● THE REQUEST: Among the entries below, one stretch runs from the line that contains "clamp_ring();" through the line that contains "bpy.data.objects.remove(obj)". Repeat that stretch exactly, ends included, and only that.

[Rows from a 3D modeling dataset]

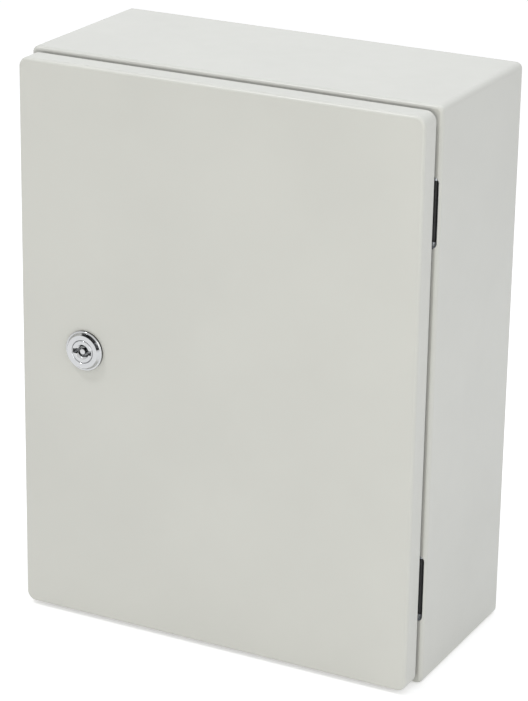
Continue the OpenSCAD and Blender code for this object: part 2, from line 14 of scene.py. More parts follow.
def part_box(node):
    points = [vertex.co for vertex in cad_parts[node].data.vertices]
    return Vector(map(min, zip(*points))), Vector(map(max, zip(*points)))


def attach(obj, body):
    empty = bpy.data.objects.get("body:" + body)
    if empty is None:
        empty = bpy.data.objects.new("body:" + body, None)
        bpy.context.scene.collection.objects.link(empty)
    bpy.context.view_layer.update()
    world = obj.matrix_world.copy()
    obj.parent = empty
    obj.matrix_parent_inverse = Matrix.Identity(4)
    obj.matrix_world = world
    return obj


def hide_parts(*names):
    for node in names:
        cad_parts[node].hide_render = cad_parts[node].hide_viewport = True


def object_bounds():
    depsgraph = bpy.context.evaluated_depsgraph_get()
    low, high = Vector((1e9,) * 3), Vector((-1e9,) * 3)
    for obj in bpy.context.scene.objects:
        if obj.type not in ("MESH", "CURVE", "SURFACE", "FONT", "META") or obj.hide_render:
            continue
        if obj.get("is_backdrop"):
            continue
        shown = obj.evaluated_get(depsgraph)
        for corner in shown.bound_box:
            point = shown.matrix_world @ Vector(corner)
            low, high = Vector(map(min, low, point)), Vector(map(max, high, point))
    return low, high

...

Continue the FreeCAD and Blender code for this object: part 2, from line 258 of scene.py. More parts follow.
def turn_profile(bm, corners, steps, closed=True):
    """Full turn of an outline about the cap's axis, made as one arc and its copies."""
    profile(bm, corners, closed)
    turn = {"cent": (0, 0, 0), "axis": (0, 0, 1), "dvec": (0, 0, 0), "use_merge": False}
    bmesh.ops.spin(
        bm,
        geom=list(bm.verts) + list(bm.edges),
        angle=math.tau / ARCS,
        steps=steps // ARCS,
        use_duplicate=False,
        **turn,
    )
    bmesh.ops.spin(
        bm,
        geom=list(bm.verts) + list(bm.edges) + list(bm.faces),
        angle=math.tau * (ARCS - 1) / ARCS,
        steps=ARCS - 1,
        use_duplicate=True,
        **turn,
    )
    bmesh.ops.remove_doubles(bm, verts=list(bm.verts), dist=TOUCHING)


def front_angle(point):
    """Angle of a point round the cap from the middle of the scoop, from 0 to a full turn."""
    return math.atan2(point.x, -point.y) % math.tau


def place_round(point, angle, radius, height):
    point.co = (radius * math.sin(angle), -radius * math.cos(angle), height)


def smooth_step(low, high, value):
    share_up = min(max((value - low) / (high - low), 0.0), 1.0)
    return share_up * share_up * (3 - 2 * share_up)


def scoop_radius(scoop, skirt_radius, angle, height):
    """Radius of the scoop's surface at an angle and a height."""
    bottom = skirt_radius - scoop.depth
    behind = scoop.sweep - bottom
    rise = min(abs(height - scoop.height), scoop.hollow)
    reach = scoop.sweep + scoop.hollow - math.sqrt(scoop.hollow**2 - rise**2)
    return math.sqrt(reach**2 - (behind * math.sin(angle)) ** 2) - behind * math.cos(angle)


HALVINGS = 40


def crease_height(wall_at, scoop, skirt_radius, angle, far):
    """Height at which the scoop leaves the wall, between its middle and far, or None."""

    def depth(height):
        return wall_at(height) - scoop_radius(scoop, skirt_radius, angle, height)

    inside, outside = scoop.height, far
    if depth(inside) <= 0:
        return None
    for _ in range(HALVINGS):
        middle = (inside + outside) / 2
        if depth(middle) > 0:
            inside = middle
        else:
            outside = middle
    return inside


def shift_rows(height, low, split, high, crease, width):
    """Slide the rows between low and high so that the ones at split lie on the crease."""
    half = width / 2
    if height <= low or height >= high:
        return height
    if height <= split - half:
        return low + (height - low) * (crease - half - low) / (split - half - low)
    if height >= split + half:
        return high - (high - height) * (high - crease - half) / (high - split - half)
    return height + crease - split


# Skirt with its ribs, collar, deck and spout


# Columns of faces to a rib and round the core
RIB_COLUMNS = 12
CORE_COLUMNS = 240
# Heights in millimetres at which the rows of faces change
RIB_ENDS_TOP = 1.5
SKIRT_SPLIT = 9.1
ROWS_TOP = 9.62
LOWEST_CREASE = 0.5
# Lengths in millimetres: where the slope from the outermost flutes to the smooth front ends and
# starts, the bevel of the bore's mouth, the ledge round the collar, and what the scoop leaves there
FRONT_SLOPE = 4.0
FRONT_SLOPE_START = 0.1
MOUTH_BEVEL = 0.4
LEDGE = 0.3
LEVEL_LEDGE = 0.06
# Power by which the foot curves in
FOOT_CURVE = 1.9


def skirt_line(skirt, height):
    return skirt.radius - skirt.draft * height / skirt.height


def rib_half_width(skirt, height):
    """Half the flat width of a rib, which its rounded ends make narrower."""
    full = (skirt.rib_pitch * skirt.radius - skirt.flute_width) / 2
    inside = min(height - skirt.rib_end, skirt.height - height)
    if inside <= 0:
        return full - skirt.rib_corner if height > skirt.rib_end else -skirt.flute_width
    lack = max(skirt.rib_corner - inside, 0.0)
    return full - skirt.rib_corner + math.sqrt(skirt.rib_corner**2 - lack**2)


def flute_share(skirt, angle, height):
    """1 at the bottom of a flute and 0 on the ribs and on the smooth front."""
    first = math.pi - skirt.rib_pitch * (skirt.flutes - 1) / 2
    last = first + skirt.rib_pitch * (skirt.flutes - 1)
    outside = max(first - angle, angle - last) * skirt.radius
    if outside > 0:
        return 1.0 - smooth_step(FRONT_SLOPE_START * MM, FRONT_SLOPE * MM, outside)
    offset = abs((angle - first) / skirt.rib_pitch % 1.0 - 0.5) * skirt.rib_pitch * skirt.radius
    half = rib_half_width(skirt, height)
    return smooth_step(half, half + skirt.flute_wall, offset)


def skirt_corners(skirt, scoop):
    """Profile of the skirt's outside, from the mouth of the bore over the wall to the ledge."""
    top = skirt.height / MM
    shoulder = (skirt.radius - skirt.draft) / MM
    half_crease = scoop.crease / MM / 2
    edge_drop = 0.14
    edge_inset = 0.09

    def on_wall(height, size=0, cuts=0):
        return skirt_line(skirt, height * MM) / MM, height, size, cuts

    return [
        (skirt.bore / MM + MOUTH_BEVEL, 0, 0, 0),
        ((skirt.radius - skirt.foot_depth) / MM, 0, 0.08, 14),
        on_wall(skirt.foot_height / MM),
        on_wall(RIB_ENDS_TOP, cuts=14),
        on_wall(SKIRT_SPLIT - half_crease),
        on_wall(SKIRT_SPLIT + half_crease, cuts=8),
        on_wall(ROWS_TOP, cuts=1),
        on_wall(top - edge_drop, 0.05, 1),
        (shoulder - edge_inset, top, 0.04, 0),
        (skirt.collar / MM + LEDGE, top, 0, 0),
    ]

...

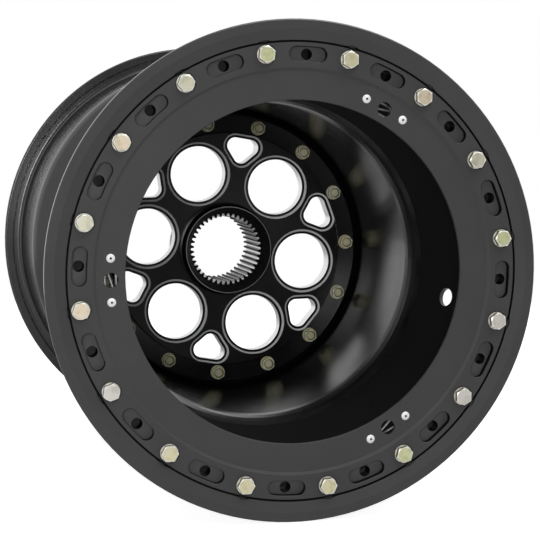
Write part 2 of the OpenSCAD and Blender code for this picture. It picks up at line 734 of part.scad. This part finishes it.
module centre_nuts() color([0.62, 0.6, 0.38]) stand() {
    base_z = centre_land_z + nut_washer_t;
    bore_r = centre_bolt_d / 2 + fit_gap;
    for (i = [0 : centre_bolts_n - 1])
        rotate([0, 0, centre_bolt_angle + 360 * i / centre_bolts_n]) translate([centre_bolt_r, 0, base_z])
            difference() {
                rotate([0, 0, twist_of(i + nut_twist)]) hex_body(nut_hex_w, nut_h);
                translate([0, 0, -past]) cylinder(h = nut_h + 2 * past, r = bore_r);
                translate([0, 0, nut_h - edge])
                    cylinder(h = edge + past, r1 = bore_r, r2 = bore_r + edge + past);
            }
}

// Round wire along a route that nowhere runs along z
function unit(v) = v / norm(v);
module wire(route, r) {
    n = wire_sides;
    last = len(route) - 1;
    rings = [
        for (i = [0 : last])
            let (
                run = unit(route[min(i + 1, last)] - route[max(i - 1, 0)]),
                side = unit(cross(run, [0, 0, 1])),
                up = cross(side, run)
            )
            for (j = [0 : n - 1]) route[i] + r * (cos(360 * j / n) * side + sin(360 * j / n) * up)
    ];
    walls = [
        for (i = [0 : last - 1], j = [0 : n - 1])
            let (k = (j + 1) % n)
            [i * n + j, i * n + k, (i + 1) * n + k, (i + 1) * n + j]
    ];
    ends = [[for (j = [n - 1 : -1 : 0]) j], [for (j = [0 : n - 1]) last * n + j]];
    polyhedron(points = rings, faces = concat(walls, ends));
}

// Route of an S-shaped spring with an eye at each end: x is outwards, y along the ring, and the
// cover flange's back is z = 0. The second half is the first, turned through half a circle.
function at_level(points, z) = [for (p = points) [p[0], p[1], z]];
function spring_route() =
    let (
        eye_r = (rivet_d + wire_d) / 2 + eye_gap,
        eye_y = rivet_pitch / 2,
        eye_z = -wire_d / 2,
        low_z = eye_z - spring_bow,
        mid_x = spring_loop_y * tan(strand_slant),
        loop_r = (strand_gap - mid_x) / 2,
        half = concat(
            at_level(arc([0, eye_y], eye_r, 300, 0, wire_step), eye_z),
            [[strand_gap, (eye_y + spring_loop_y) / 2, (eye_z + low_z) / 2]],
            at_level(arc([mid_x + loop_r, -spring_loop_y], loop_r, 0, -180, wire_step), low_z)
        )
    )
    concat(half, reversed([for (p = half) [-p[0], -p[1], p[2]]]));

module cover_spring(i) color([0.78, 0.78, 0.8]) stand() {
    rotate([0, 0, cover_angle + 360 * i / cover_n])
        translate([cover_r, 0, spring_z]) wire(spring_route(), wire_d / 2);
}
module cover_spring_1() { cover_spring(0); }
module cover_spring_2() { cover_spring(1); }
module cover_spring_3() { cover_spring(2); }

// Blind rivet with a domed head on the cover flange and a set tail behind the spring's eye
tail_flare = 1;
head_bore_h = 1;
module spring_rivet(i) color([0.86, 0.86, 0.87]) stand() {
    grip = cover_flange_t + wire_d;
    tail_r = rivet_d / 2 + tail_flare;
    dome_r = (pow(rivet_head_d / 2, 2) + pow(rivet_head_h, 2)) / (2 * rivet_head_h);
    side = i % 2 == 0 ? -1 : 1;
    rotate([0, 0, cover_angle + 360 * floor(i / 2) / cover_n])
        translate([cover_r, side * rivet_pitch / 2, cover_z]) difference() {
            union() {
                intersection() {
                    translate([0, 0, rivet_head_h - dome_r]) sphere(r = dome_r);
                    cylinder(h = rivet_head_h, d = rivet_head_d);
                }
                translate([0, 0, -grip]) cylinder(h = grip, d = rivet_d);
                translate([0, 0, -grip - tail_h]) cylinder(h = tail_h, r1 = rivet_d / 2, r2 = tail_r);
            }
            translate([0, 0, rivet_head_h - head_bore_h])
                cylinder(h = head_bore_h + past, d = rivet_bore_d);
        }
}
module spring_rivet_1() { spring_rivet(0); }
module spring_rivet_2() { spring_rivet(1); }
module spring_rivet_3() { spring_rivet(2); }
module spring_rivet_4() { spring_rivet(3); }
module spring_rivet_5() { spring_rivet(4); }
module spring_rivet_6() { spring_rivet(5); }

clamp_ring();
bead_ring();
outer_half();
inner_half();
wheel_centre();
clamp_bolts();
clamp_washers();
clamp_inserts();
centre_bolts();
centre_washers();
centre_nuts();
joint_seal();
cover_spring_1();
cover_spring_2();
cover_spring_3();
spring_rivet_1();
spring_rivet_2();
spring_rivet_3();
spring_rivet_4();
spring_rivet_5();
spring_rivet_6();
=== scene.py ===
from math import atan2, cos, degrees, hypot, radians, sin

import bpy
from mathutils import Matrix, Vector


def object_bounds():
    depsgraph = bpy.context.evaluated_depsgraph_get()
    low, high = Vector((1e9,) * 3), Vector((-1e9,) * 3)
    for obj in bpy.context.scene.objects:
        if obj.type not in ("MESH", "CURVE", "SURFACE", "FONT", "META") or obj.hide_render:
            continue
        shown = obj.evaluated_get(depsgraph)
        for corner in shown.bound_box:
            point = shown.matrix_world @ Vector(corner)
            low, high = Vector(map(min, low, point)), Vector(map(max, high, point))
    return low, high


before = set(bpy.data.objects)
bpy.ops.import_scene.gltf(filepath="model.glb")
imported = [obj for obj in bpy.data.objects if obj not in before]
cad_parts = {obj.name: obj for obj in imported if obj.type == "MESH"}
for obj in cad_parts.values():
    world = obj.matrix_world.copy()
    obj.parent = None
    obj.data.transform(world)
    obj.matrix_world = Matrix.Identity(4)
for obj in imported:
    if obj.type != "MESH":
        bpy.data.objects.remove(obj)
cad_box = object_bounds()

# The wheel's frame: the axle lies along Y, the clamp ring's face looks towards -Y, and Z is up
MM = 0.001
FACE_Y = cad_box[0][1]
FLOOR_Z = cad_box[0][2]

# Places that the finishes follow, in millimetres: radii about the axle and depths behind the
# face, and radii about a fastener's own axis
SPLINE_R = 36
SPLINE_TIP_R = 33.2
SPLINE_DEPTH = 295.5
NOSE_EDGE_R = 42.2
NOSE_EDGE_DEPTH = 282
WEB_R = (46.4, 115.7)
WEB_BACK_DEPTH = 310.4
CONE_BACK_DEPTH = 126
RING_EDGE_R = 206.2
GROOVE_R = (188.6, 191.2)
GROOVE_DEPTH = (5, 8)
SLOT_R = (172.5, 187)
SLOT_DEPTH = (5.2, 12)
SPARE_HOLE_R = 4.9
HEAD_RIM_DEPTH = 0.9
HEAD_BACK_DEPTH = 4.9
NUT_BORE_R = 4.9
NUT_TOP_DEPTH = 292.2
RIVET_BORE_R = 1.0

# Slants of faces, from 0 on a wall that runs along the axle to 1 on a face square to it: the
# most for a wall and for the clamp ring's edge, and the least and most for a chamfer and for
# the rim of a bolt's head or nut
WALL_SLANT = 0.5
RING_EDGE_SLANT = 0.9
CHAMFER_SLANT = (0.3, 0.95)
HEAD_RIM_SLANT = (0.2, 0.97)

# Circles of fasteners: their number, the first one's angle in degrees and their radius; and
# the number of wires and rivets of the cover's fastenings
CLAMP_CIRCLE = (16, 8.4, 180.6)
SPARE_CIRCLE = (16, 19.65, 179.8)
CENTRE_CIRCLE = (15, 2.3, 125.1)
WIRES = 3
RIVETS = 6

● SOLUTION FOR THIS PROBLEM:
clamp_ring();
bead_ring();
outer_half();
inner_half();
wheel_centre();
clamp_bolts();
clamp_washers();
clamp_inserts();
centre_bolts();
centre_washers();
centre_nuts();
joint_seal();
cover_spring_1();
cover_spring_2();
cover_spring_3();
spring_rivet_1();
spring_rivet_2();
spring_rivet_3();
spring_rivet_4();
spring_rivet_5();
spring_rivet_6();
=== scene.py ===
from math import atan2, cos, degrees, hypot, radians, sin

import bpy
from mathutils import Matrix, Vector


def object_bounds():
    depsgraph = bpy.context.evaluated_depsgraph_get()
    low, high = Vector((1e9,) * 3), Vector((-1e9,) * 3)
    for obj in bpy.context.scene.objects:
        if obj.type not in ("MESH", "CURVE", "SURFACE", "FONT", "META") or obj.hide_render:
            continue
        shown = obj.evaluated_get(depsgraph)
        for corner in shown.bound_box:
            point = shown.matrix_world @ Vector(corner)
            low, high = Vector(map(min, low, point)), Vector(map(max, high, point))
    return low, high


before = set(bpy.data.objects)
bpy.ops.import_scene.gltf(filepath="model.glb")
imported = [obj for obj in bpy.data.objects if obj not in before]
cad_parts = {obj.name: obj for obj in imported if obj.type == "MESH"}
for obj in cad_parts.values():
    world = obj.matrix_world.copy()
    obj.parent = None
    obj.data.transform(world)
    obj.matrix_world = Matrix.Identity(4)
for obj in imported:
    if obj.type != "MESH":
        bpy.data.objects.remove(obj)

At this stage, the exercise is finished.